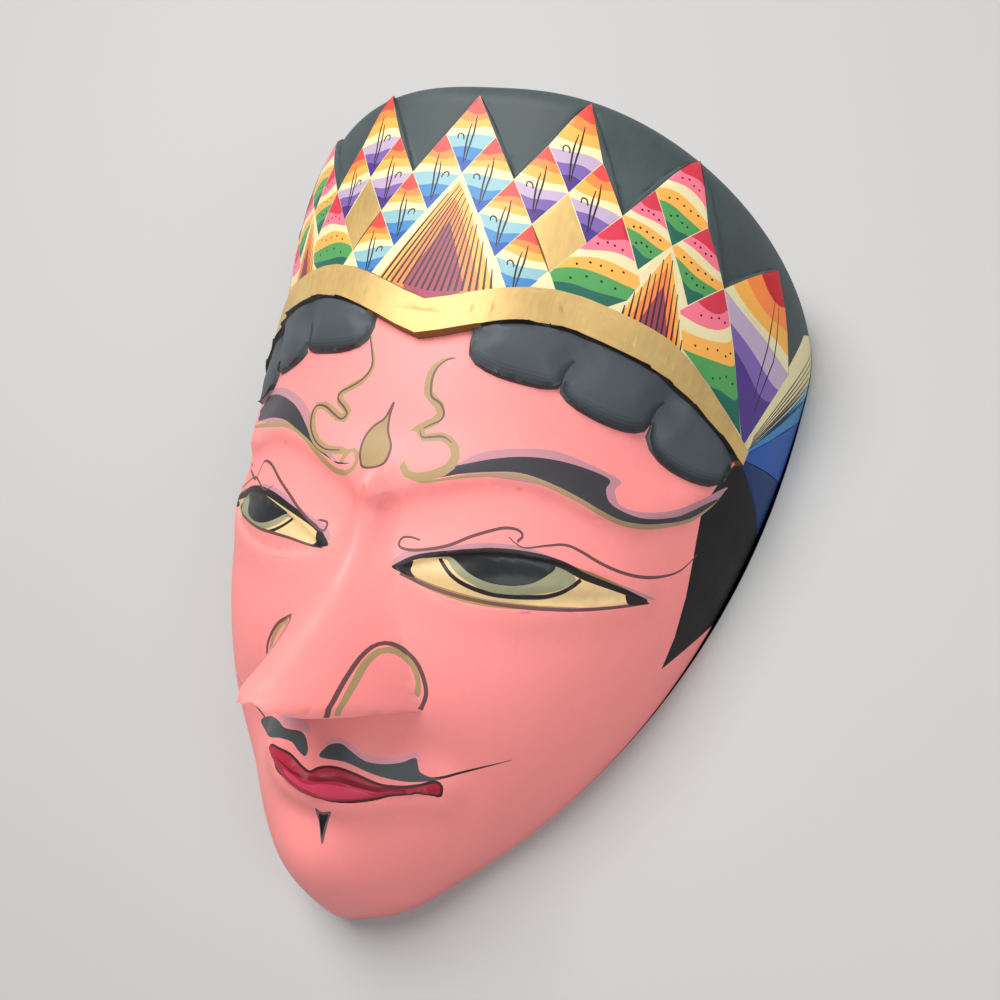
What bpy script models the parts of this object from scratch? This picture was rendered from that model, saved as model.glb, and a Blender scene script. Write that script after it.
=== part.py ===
"""Painted wooden wall mask: a face carved from one block of wood and hollowed behind.

The back of the rim is flat and lies on Z = 0, the crown is towards +Y and the face looks up along +Z.
The front is worked out from a plain shell, which the carving then raises. A place on the shell is given by
two shares: `across` runs from -1 to 1 over the half width, `along` from -1 at the chin to 1 at the crown.
"""
import math

import bmesh
import bpy
import numpy as np
from mathutils import Vector
from mathutils.geometry import delaunay_2d_cdt

# Driving sizes, in metres
LENGTH = 0.200              # chin to crown
WIDTH = 0.152               # across the back at its widest
CHIN_DEPTH = 0.0674         # depth of the shell at the mouth, before the chin rounds it off
FACE_DEPTH = 0.0652         # depth of the shell between the brows
CROWN_DEPTH = 0.0764        # depth of the shell above the headband
WALL = 0.009                # thickness of the wood
NOSE_RISE = 0.0277          # nose tip above the shell
NOSE_ROOT_RISE = 0.0034     # nose root above the shell
NOSE_HALF_WIDTH = 0.0205    # at the wings
BAND_RISE = 0.0026          # headband above the shell
HAIR_RISE = 0.0014          # hair locks above the forehead
PATTERN_RISE = 0.0010       # painted points of the crown above the hair
BROW_RISE = 0.0018
LID_RISE = 0.0010
LIP_RISE = 0.0034
SOCKET_DEPTH = 0.0016       # hollow at the inner end of an eye
CHEEK_HOLLOW = 0.0035       # hollow at a corner of the mouth
CHIN_HOLLOW = 0.0018        # hollow between the lips and the chin
TEMPLE_HOLLOW = 0.0052      # hollow at the temples, under the ends of the headband
JAW_FULLNESS = 0.0016       # swelling beside the chin
EDGE_RUN = 0.0005           # width of the slope at the edge of a raised part
LID_EDGE = 0.0008           # width of the step from a lid down to the eye

# Steps of the solid's faces
SKIN_STEP = 0.0064
FACE_STEP = 0.0029          # over the brows, eyes, nose and mouth
HOLLOW_STEPS = 26

# Shape of the outline seen from the front, as shares
WIDEST_ALONG = 0.56
CROWN_ROUNDNESS = 2.8
JAW_CURVE = 2.21
CHIN_ROUNDNESS = 0.753

# Shape of the profile and of the cross sections, as shares
CROWN_TURN = 0.80
CHIN_TURN = 0.211
CHIN_FALL = 1.67
CREASE_AT_CHIN = 0.455
CREASE_AT_CROWN = 0.56
FULLNESS_AT_CROWN = 1.5

HALF = LENGTH / 2


def half_width(along):
    """Half the width of the rim at a height."""
    upper = np.clip((along - WIDEST_ALONG) / (1 - WIDEST_ALONG), 0, 1)
    lower = np.clip((WIDEST_ALONG - along) / (WIDEST_ALONG + 1), 0, 1)
    crown = np.maximum(1 - upper ** CROWN_ROUNDNESS, 0) ** (1 / CROWN_ROUNDNESS)
    jaw = np.maximum(1 - lower ** JAW_CURVE, 0) ** CHIN_ROUNDNESS
    return WIDTH / 2 * np.where(along > WIDEST_ALONG, crown, jaw)


def middle_depth(along):
    """Depth of the shell on the middle line: a curve through three depths, rounded off at both ends."""
    low, mid, high = -0.6, 0.0, 0.7
    curve = (CHIN_DEPTH * (along - mid) * (along - high) / ((low - mid) * (low - high))
             + FACE_DEPTH * (along - low) * (along - high) / ((mid - low) * (mid - high))
             + CROWN_DEPTH * (along - low) * (along - mid) / ((high - low) * (high - mid)))
    upper = np.clip((along - CROWN_TURN) / (1 - CROWN_TURN), 0, 1)
    lower = np.clip((CHIN_TURN - along) / (CHIN_TURN + 1), 0, 1)
    return curve * np.sqrt(np.maximum(1 - upper ** 2.1, 0)) * np.sqrt(np.maximum(1 - lower ** CHIN_FALL, 0))


def shell(across, along):
    """Points of the plain shell, which is keeled at the chin and round at the crown."""
    rise = (along + 1) / 2
    crease = CREASE_AT_CHIN + (CREASE_AT_CROWN - CREASE_AT_CHIN) * rise
    fullness = 1 + (FULLNESS_AT_CROWN - 1) * rise
    fall = (np.sqrt(across ** 2 + crease ** 2) - crease) / (np.sqrt(1 + crease ** 2) - crease)
    height = middle_depth(along) * np.sqrt(np.maximum(1 - fall ** fullness, 0))
    return np.stack([across * half_width(along), HALF * along, height], -1)


def flat_from_shares(across, along):
    """The shell rolled out flat: distances there are close to those on the wood."""
    return np.stack([half_width(along) * np.arcsin(across), HALF * np.arcsin(along)], -1)


def shares_from_flat(flat):
    along = np.sin(np.clip(flat[:, 1] / HALF, -math.pi / 2, math.pi / 2))
    turn = flat[:, 0] / np.maximum(half_width(along), 1e-6)
    return np.sin(np.clip(turn, -math.pi / 2, math.pi / 2)), along


def shell_normal(across, along):
    step = 1e-4
    a = np.clip(across, -1 + 2 * step, 1 - 2 * step)
    s = np.clip(along, -1 + 2 * step, 1 - 2 * step)
    over = shell(a + step, s) - shell(a - step, s)
    up = shell(a, s + step) - shell(a, s - step)
    normal = np.cross(over, up)
    return normal / np.linalg.norm(normal, axis=1, keepdims=True)


# Outlines of the raised parts, as points of the flat shell

def flat_line(shares, steps=6):
    """Straight stretches between places given as shares, with points in between."""
    corners = flat_from_shares(*np.array(shares, float).T)
    stretches = [np.linspace(a, b, steps, endpoint=False) for a, b in zip(corners[:-1], corners[1:])]
    return np.concatenate(stretches + [corners[-1:]])


def band_lift(across, rise, fall):
    """The headband dips at the middle, rises beside it and falls towards the ears."""
    across = np.abs(across)
    beside = np.sin(math.pi / 2 * np.minimum(across / 0.45, 1)) ** 1.3
    return rise * beside - fall * np.maximum((across - 0.66) / 0.29, 0) ** 1.6


def band_top(across):
    return 0.331 + band_lift(across, 0.086, 0.125)


def band_bottom(across):
    return 0.250 + band_lift(across, 0.090, 0.080)


BAND_END = 0.935


def band_outline():
    across = np.sin(np.linspace(-1, 1, 33) * math.asin(BAND_END))
    top = flat_from_shares(across, band_top(across))
    bottom = flat_from_shares(across[::-1], band_bottom(across[::-1]))
    return np.concatenate([top, bottom])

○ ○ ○

» Your goal
Return from the data every line that holds "parts".

» Solved exercise
What bpy script models the parts of this object from scratch? This picture was rendered from that model, saved as model.glb, and a Blender scene script. Write that script after it.
# Outlines of the raised parts, as points of the flat shell